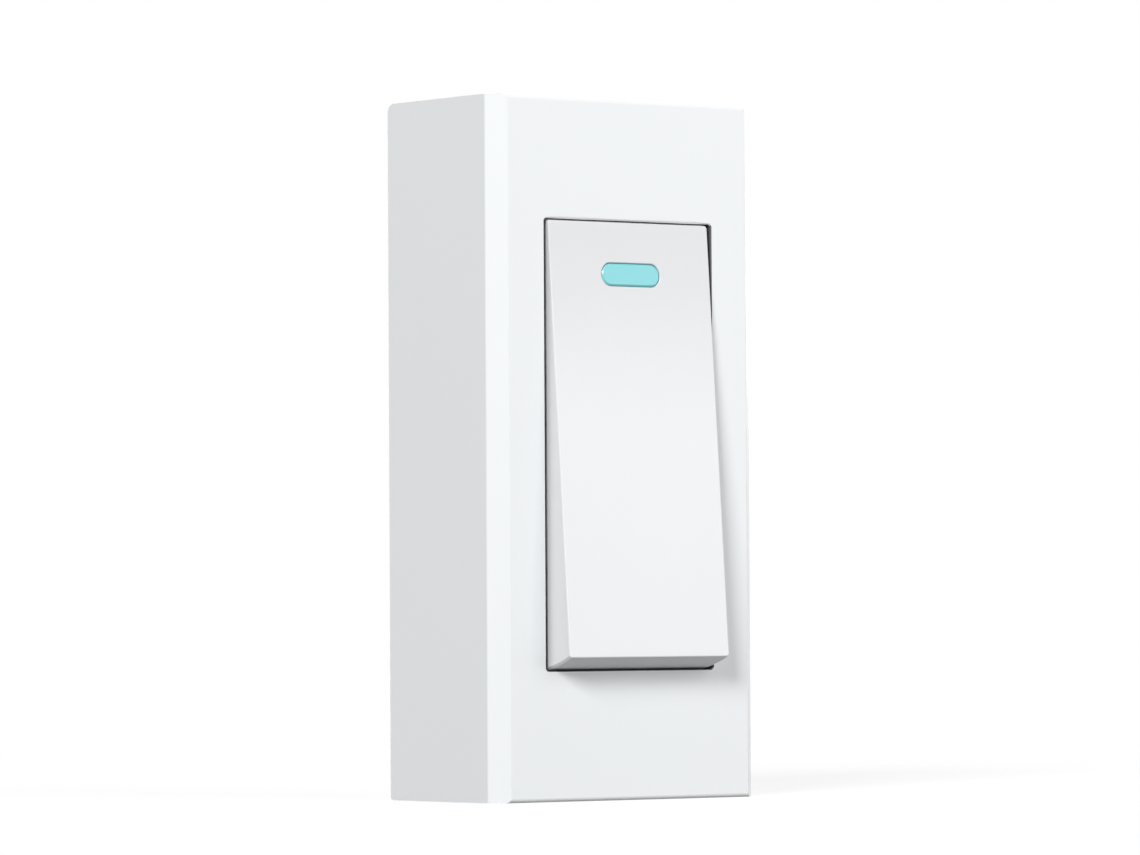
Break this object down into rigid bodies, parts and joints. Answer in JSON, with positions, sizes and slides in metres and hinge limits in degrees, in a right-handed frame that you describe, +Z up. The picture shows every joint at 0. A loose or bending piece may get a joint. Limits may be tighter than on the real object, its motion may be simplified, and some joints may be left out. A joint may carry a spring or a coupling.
{
  "type": "wall light switch",
  "caption": "Narrow surface-mounted wall switch with a tall rocker, a blue-green indicator and a rocking contact mechanism inside.",
  "frame": {"origin": "middle of the flat back, in the plane of the wall", "axes": "+Z up along the long side, +Y into the wall, front faces -Y, +X to the right seen from the front"},
  "size_m": [0.041, 0.0259, 0.086],
  "materials": {
    "cover_plastic": "smooth white moulded plastic, half gloss",
    "rocker_plastic": "smooth white moulded plastic, half gloss",
    "indicator_plastic": "blue-green moulded plastic",
    "base_plastic": "matt off-white plastic",
    "cell_plastic": "matt pale insulating plastic",
    "frame_plastic": "matt grey plastic",
    "carrier_plastic": "matt natural plastic",
    "plunger_plastic": "smooth natural plastic",
    "spring_steel": "drawn spring wire",
    "terminal_brass": "stamped brass strip",
    "contact_metal": "pale contact alloy",
    "plated_steel": "zinc-plated steel"
  },
  "bodies": {
    "housing": {"front_cover": "cover_plastic", "rear_base": "base_plastic", "mechanism_body": "cell_plastic", "mechanism_frame": "frame_plastic", "common_terminal": "terminal_brass", "load_terminal": "terminal_brass", "fixed_contact": "contact_metal", "common_clamp_plate": "plated_steel", "load_clamp_plate": "plated_steel", "common_terminal_screw": "plated_steel", "load_terminal_screw": "plated_steel", "upper_mechanism_screw": "plated_steel", "lower_mechanism_screw": "plated_steel"},
    "rocker": {"rocker": "rocker_plastic", "indicator_insert": "indicator_plastic", "rocker_carrier": "carrier_plastic", "plunger_spring": "spring_steel"},
    "plunger": {"plunger": "plunger_plastic"},
    "contact_arm": {"contact_arm": "terminal_brass", "moving_contact": "contact_metal"}
  },
  "joints": [
    {"name": "rocker_tilt", "type": "hinge", "parent": "housing", "child": "rocker", "pos_m": [0, -0.015, 0.0005], "axis": [1, 0, 0], "range_deg": [0, 8.48]},
    {"name": "plunger_slide", "type": "slide", "parent": "rocker", "child": "plunger", "axis": [0, -0.9973, 0.074], "range_m": [0, 0.0008], "stiffness_N_per_m": 300, "springref_m": -0.001, "deforming": ["plunger_spring"]},
    {"name": "contact_arm_tilt", "type": "hinge", "parent": "housing", "child": "contact_arm", "pos_m": [0, -0.007, 0.0005], "axis": [1, 0, 0], "range_deg": [-14, 0]}
  ],
  "couplings": [
    {"joint": "contact_arm_tilt", "follows": "rocker_tilt", "ratio": -1.6495}
  ]
}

★ ★ ★ ★ ★

#### To do:
Output all of the material, please, exactly as it stands.

#### Full response:
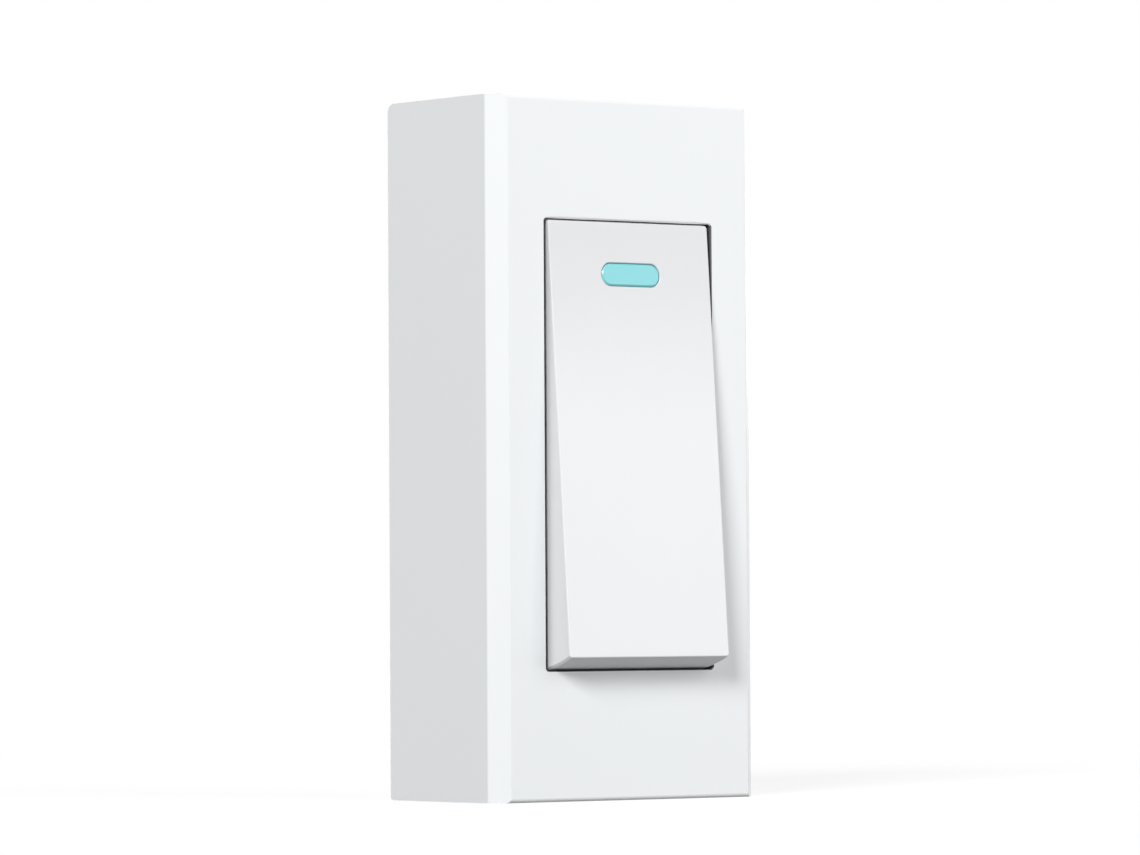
Break this object down into rigid bodies, parts and joints. Answer in JSON, with positions, sizes and slides in metres and hinge limits in degrees, in a right-handed frame that you describe, +Z up. The picture shows every joint at 0. A loose or bending piece may get a joint. Limits may be tighter than on the real object, its motion may be simplified, and some joints may be left out. A joint may carry a spring or a coupling.
{
  "type": "wall light switch",
  "caption": "Narrow surface-mounted wall switch with a tall rocker, a blue-green indicator and a rocking contact mechanism inside.",
  "frame": {"origin": "middle of the flat back, in the plane of the wall", "axes": "+Z up along the long side, +Y into the wall, front faces -Y, +X to the right seen from the front"},
  "size_m": [0.041, 0.0259, 0.086],
  "materials": {
    "cover_plastic": "smooth white moulded plastic, half gloss",
    "rocker_plastic": "smooth white moulded plastic, half gloss",
    "indicator_plastic": "blue-green moulded plastic",
    "base_plastic": "matt off-white plastic",
    "cell_plastic": "matt pale insulating plastic",
    "frame_plastic": "matt grey plastic",
    "carrier_plastic": "matt natural plastic",
    "plunger_plastic": "smooth natural plastic",
    "spring_steel": "drawn spring wire",
    "terminal_brass": "stamped brass strip",
    "contact_metal": "pale contact alloy",
    "plated_steel": "zinc-plated steel"
  },
  "bodies": {
    "housing": {"front_cover": "cover_plastic", "rear_base": "base_plastic", "mechanism_body": "cell_plastic", "mechanism_frame": "frame_plastic", "common_terminal": "terminal_brass", "load_terminal": "terminal_brass", "fixed_contact": "contact_metal", "common_clamp_plate": "plated_steel", "load_clamp_plate": "plated_steel", "common_terminal_screw": "plated_steel", "load_terminal_screw": "plated_steel", "upper_mechanism_screw": "plated_steel", "lower_mechanism_screw": "plated_steel"},
    "rocker": {"rocker": "rocker_plastic", "indicator_insert": "indicator_plastic", "rocker_carrier": "carrier_plastic", "plunger_spring": "spring_steel"},
    "plunger": {"plunger": "plunger_plastic"},
    "contact_arm": {"contact_arm": "terminal_brass", "moving_contact": "contact_metal"}
  },
  "joints": [
    {"name": "rocker_tilt", "type": "hinge", "parent": "housing", "child": "rocker", "pos_m": [0, -0.015, 0.0005], "axis": [1, 0, 0], "range_deg": [0, 8.48]},
    {"name": "plunger_slide", "type": "slide", "parent": "rocker", "child": "plunger", "axis": [0, -0.9973, 0.074], "range_m": [0, 0.0008], "stiffness_N_per_m": 300, "springref_m": -0.001, "deforming": ["plunger_spring"]},
    {"name": "contact_arm_tilt", "type": "hinge", "parent": "housing", "child": "contact_arm", "pos_m": [0, -0.007, 0.0005], "axis": [1, 0, 0], "range_deg": [-14, 0]}
  ],
  "couplings": [
    {"joint": "contact_arm_tilt", "follows": "rocker_tilt", "ratio": -1.6495}
  ]
}